E, mais adiante, prosseguia eu: "Congreguemo-nos, pois, meus amigos, para apressarmos o advento dessa era em que por toda parte o homem, cidadão da Terra, estenderá ao homem a mão fraterna, a fim de enriquecer a Pátria comum, fecundando e abençoando essa mesma Terra de que depende a existência geral, melhorando-a e embelezando-a para transformá-la enfim no Éden sonhado nos primórdios da Humanidade. Para tal é imprescindível que a ação dos positivistas sobre os seus contemporâneos se exerça através do exemplo de um procedimento ilibado.

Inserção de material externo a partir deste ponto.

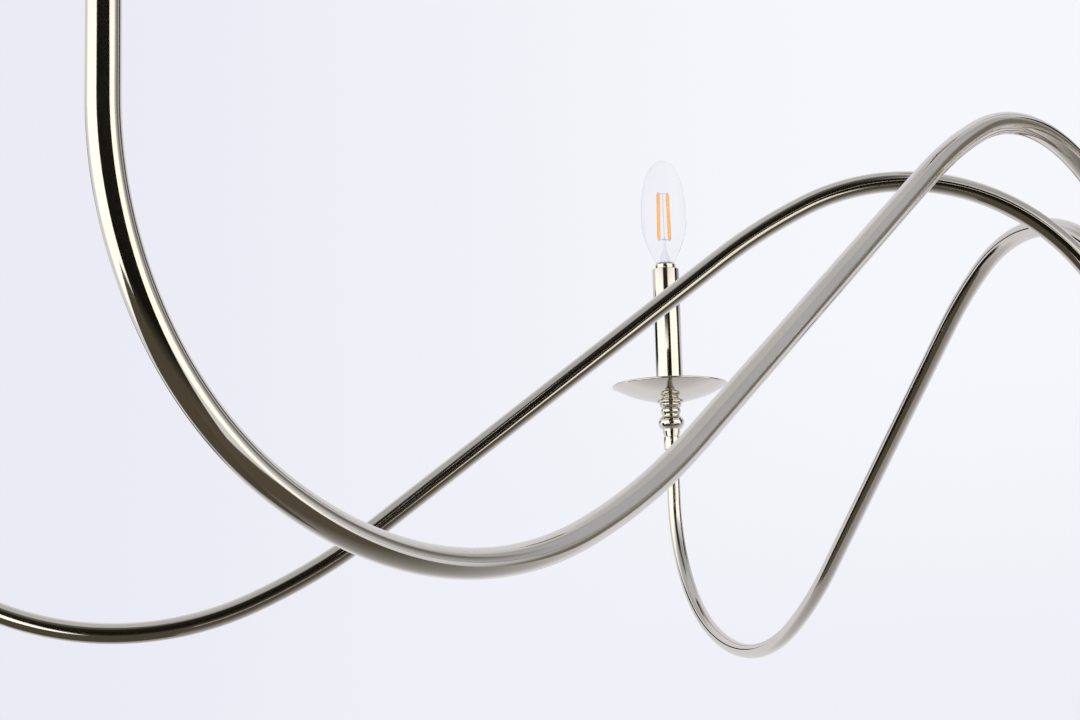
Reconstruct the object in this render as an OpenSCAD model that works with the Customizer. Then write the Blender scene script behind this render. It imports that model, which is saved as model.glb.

Persuasão, demonstração, devotamento, eis os meios que devemos empregar para o prevalecimento da religião universal. Desprendamo-nos dos interesses pessoais que nos aferram ao presente e nos dirijamos com firmeza rumo ao futuro. Vivamos, em espírito, com os nossos descendentes para fazê-los felizes. Que o amor da Humanidade inflame as nossas almas e guie os nossos passos."
Como se vê dos extratos aqui transcritos, o encerramento do curso de Filosofia Primeira, em novembro de 1925, proficientemente ministrado por Sílvio Vieira Souto na Igreja Positivista, propiciou-me calorosa profissão de fé. Ao lê-la cinquenta anos mais tarde, penso que os jovens de hoje podem considerá-la ingênua e utópica. Hão de concordar, porém, que, sem entusiasmo, nada se consegue de grande e de nobre no mundo. Se as duas guerras mundiais de nosso século exacerbaram o egotismo de nossa espécie, levando os homens, embrutecidos pelo terror do amanhã, a se degradarem em gozos fáceis e desordenados, se romperam o pequeno verniz de moralidade da civilização dominante na Belle Époque, não deixa de ser verdadeiro que grande parte da humanidade continua em busca de um ideal que a eleve e lhe restitua a consciência de sua própria dignidade.
(Fragmento de Memórias, Revista Brasileira, fase VI, nº 3, 1977.)


* Jornalista, professor, pensador, ensaísta e conferencista, membro da Academia Brasileira de Letras.